Announced last October at the Conservative Party Conference, the Bill will repeal the European Communities Act, which says EU law is supreme to the UK, and ensure the UK leaves the jurisdiction of the European Court of Justice. But it will also transpose all EU legislation into domestic UK law. The UK Parliament can then "amend, repeal and improve" the laws as necessary.

Most Favoured Nation (MFN)

An MFN tariff is a non-discriminatory tariff charged on imports. It excludes preferential tariffs under free trade agreements and other schemes or tariffs charged inside quotas.

Single Market

The Single Market allows people and businesses to move and trade freely across borders within the EU. These freedoms are laid down in the foundations of the European Union. Being the largest single market in the world has meant that the EU can negotiate from a position of strength in securing international trade agreements around the world.

Tariff Rate Quota (TRQ)

A ‘TRQ’ is a trade policy tool used to protect a specific product from competitive imports. In a TRQ quantities inside a quota are charged lower import duty rates, than those outside.
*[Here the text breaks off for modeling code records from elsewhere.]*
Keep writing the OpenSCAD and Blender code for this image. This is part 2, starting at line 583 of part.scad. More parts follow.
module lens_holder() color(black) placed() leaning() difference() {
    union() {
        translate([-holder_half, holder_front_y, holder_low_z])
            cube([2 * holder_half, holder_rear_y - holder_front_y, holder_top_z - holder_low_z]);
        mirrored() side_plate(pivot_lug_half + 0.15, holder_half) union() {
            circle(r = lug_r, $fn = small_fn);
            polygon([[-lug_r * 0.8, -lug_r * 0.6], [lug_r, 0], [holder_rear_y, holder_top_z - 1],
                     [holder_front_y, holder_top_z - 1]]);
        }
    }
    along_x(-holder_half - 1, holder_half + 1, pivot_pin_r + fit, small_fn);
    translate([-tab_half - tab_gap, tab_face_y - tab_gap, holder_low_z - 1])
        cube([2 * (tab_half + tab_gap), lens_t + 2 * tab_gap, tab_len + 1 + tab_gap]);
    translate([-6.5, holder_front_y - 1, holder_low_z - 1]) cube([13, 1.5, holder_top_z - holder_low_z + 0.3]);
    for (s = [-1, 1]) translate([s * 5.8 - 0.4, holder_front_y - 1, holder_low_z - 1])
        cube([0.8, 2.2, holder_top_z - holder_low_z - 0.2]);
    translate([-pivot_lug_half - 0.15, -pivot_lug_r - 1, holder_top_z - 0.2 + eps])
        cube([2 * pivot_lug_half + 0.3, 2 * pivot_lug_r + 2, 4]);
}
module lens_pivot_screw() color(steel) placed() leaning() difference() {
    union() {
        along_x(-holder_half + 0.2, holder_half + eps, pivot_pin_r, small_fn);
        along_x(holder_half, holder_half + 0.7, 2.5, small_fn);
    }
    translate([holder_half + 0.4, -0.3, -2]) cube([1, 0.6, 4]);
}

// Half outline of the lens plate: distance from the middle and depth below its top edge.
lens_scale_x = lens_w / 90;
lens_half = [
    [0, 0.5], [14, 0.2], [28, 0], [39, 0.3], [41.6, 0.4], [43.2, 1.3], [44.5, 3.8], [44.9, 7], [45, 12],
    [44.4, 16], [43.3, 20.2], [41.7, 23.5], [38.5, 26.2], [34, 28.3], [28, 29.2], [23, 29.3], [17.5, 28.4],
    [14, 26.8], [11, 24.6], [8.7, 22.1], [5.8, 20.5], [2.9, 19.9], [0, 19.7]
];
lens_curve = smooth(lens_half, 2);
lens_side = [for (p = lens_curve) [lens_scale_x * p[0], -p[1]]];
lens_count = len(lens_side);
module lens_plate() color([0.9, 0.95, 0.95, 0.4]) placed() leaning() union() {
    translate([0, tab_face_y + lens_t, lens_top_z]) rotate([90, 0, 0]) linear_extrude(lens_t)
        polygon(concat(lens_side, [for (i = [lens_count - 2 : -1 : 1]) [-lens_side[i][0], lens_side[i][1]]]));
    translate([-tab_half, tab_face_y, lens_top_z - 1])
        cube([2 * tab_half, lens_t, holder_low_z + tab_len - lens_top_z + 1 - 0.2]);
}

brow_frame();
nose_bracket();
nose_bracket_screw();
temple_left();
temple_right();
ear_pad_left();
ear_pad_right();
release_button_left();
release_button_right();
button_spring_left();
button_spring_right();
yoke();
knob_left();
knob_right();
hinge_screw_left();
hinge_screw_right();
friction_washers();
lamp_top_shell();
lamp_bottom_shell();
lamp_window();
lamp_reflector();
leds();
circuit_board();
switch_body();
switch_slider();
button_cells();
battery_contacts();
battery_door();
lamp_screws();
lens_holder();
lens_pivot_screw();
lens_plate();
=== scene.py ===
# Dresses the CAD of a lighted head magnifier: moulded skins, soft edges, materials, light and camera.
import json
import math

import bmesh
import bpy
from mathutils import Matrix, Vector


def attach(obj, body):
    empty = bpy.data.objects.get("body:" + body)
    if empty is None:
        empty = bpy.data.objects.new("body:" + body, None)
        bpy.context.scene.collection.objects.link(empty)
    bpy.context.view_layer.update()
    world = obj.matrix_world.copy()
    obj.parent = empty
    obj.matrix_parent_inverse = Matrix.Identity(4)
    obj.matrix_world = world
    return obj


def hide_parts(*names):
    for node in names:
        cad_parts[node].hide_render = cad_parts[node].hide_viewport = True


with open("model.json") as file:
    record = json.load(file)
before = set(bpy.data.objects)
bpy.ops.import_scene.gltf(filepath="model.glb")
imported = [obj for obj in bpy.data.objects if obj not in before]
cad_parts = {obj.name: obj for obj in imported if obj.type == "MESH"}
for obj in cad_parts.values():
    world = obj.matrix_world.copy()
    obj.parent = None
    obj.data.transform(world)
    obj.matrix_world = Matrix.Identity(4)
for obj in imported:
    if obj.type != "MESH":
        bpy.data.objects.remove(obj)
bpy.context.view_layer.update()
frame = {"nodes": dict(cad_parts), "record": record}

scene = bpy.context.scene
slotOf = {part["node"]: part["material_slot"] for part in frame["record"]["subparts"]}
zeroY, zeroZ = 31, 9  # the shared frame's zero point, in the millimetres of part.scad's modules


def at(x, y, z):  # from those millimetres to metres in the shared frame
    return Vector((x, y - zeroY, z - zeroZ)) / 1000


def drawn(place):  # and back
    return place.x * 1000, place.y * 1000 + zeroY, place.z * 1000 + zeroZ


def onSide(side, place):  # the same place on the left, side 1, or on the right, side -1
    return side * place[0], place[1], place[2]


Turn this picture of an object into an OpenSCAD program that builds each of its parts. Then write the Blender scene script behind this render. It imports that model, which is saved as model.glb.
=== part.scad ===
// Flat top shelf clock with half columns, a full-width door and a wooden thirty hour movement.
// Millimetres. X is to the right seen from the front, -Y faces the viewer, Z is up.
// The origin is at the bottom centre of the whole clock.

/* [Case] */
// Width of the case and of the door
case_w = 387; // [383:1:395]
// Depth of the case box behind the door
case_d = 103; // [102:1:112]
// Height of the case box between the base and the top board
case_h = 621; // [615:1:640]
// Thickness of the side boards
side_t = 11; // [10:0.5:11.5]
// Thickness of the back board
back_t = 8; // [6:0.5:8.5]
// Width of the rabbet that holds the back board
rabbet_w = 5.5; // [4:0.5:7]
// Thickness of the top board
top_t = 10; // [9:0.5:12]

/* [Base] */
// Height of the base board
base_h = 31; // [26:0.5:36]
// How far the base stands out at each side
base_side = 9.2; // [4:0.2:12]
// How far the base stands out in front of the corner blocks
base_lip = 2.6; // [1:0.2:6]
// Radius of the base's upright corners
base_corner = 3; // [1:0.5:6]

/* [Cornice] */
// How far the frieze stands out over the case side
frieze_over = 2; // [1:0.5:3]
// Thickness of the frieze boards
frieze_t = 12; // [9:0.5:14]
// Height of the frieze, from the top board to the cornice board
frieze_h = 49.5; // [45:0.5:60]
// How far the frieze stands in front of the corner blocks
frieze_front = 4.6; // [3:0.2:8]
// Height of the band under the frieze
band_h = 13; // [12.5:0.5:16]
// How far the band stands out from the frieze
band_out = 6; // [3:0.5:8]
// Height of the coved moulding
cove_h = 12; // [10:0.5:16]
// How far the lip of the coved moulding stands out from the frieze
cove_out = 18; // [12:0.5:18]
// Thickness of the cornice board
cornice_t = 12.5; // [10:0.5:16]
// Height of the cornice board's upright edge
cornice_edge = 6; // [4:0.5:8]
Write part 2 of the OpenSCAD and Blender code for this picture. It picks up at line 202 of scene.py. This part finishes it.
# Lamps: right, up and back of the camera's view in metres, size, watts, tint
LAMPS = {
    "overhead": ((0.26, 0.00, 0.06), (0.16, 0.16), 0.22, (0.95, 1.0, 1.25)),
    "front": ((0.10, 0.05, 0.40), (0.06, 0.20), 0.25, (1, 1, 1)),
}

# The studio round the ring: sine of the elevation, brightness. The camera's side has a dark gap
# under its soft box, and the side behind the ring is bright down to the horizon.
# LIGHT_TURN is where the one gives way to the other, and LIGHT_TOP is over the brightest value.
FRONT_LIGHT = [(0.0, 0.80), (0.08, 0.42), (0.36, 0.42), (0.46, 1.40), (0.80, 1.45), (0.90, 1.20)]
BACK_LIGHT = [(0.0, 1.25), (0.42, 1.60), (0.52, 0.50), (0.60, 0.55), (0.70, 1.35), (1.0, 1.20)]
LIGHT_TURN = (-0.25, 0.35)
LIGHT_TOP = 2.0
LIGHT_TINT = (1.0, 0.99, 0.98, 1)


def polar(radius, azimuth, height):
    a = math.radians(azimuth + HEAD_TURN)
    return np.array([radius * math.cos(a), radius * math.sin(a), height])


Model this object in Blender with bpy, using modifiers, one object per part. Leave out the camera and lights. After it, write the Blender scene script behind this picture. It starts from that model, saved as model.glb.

The term ‘third country’ is used in the Treaties, where it means a country that is not a member of the Union. This meaning is derived from ‘third country’ in the sense of one not party to an agreement between two other countries. 

UK Food Supply Chain

Farming is the foundation stone of the UK’s food and drink industry worth some £103 billion - the equivalent of 6.8 per cent of the GVA of the UK economy.

The farming and food sectors provide some 3.9 million jobs.

Farming offers huge potential to the rural economy as a whole and impacts the wider economy because of its role as a driving force in the food and farming sector.

Food supply chain in the UK as a whole generates £177 billion, which comes from spending by consumers.

World Trade Organisation (WTO)

As a consequence of the Great Depression of the 1930s many countries sought to protect their domestic industries by raising tariffs on foreign imports. After the Second World War an international agreement was made and an institution established in Geneva to prevent a repetition of this kind of protectionism.

The original GATT (General Agreement on Trade and Tariffs) Agreement of 1947 was intended to apply to agricultural trade, but in practice it was largely a dead letter. Successive “Rounds” of multilateral trade negotiations over 40 years substantially reduced tariffs on industrial goods but scarcely touched agriculture, leaving agricultural tariffs significantly higher than industrial tariffs. 

The Uruguay Round, starting in 1986, produced the first multilateral agreement which seriously tackled agricultural issues. It was a significant first step towards order, fairer competition and a less distorted sector. It was implemented over a six year period (ten years for developing countries) that began in 1995. The Uruguay Round agreement included a commitment to continue the reform through new negotiations. These were launched in 2001, as required by the Agriculture Agreement, in the “Doha” Round. This has not concluded and has produced few results.

One of the consequences of the Uruguay Round was to change GATT into the World Trade Organisation (WTO), although the basic rules have remained the same.

The WTO ‘Boxes’

In WTO terminology, subsidies in general are identified by “boxes” which are given the colours of traffic lights: green (permitted), amber (slow down — i.e. be reduced), red (forbidden). In agriculture, things are, as usual, more complicated. The Agriculture Agreement has no red box, although domestic support exceeding the reduction commitment levels in the amber box is prohibited; and there is a blue box for subsidies that are tied to programmes that limit production. There are also exemptions for developing countries.